As you can probably tell, I'm fairly disenchanted with the wireless provider industry.


RE: Sweet !!
By MrDiSante on 3/16/2007 11:33:09 AM , Rating: 2
I don't really talk much on my phone, so I have a pre-pay phone with Virgin Mobile, then they switched the pay structure and jacked up the prices. I've been meaning to switch to 7/11 (for those living in North America, they offer great prices if you talk litte: 20 cents/minute and fill ups last 365 days), but I kept putting it off because of the ensuing number switch. Now I'm going to. While it may be a serious pain in the behind for people on a plan - it's really not that bad for pre-pay and pay-as-you-go. Aside for needing a new handset (I need a new one anyways).


Two Days Late
By Flunk on 3/16/2007 9:42:16 AM , Rating: 2
Congratulations, this is one example of the internet being beaten to the punch by every other possible media outlet. Even the newspapers.




RE: Two Days Late
By MrDiSante on 3/16/2007 11:33:51 AM , Rating: 2
Don't know why you got rated down. Perfectly legitimate comment.


RE: Two Days Late
By Pandamonium on 3/16/2007 8:59:02 PM , Rating: 2
Legitimate comment, but it's only a complaint.

Not everyone has the time or energy to read every article in every major newspaper. I didn't hear anything about this until the DT news broke, but as of late, my news sources are news.google.com and DT. Personally, I'd rather hear about it 2 days late than never at all.


About friggin' time!
By Hoser McMoose on 3/18/2007 3:32:31 AM , Rating: 2
This is something that we *SHOULD* have had here in Canada AGES ago! Better late then never I guess?

FWIW I just did the switch the other day (on the 14th, the first possible day), and it worked sorta ok. My old phone was disconnected and the number moved from my old provider Bell to Virgin Mobile fairly quick, but my phone didn't get programmed right (incorrect instructions provided to the customer service people as best as I can tell). I had to call back twice and it took two days before I could actually USE my new phone, after my old one was de-activated.

There were zero fees to do the switch, but you DO need to buy a new phone (at least for the CDMA providers like Bell, Telus and Virgin, I dunno about the GSM folk like Rogers/Fido and Videotron). Virgin had a 1-day deal giving a credit for the full value of the phone without requiring any contract, which was a pretty sweet deal. There was nothing particularly wrong with my old headset, but the new one is WAY better and since it was "free" (not quite) I didn't mind.

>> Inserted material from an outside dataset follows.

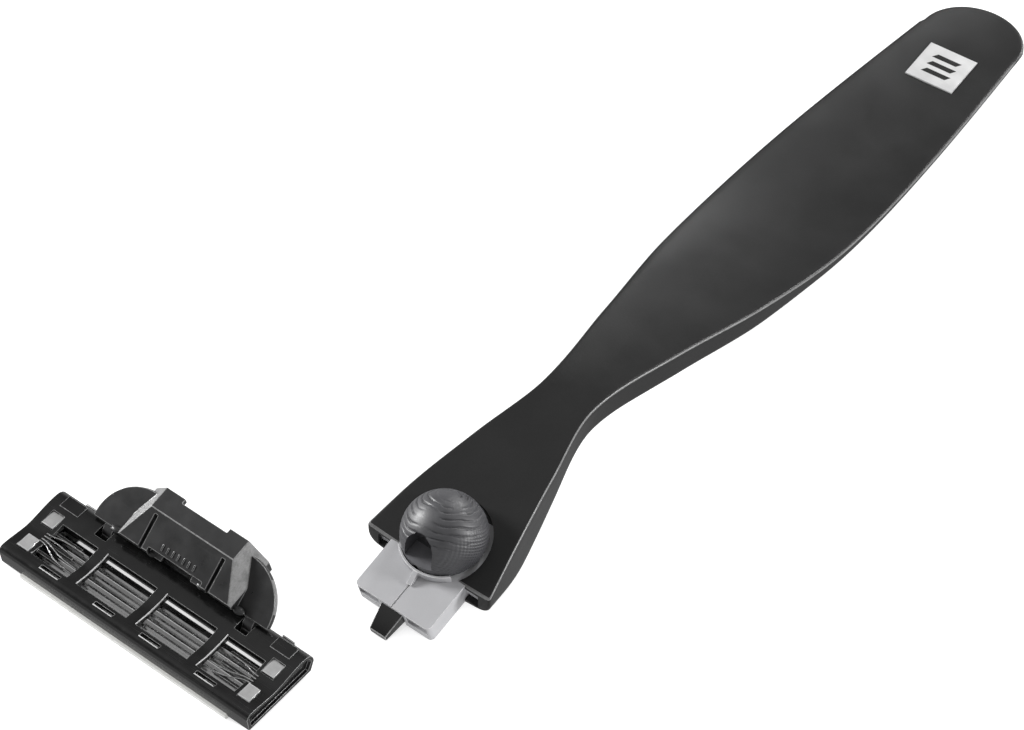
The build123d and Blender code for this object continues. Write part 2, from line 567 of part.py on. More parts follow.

Still, this is only one step (albeit a very important one) to fixing the piece-of-crap mobile phone service in Canada. The real solution requires the CRTC (Canada's version of the FCC) to get rid of their stupid rules preventing foreign competition and to properly open up the market! Virgin Mobile is the closest thing we've got to real competition, and they still need to hang off Bell's network.




RE: About friggin' time!
By MarcLeFou on 3/20/2007 4:55:21 PM , Rating: 2
Actually the CRTC will be selling more frequencies for cellphone carriers next year. They're thinking about reserving a portion of those for new carriers only so that a 4th player can enter the market since fido and clearnet were both bought off (bell/virgin, rogers/fido/videotron, telus/clearnet).


Keeping same handset....
By Deusfaux on 3/16/2007 10:10:24 AM , Rating: 3
Could only possibly be done if switching between the handful of GMS providers (Rogers/FIDO, some of their MVNOs)

Bell and Telus don't allow foreign ESNs on their networks (just like Sprint and Verizon in the US)

There aren't any fees yet as far as I can tell.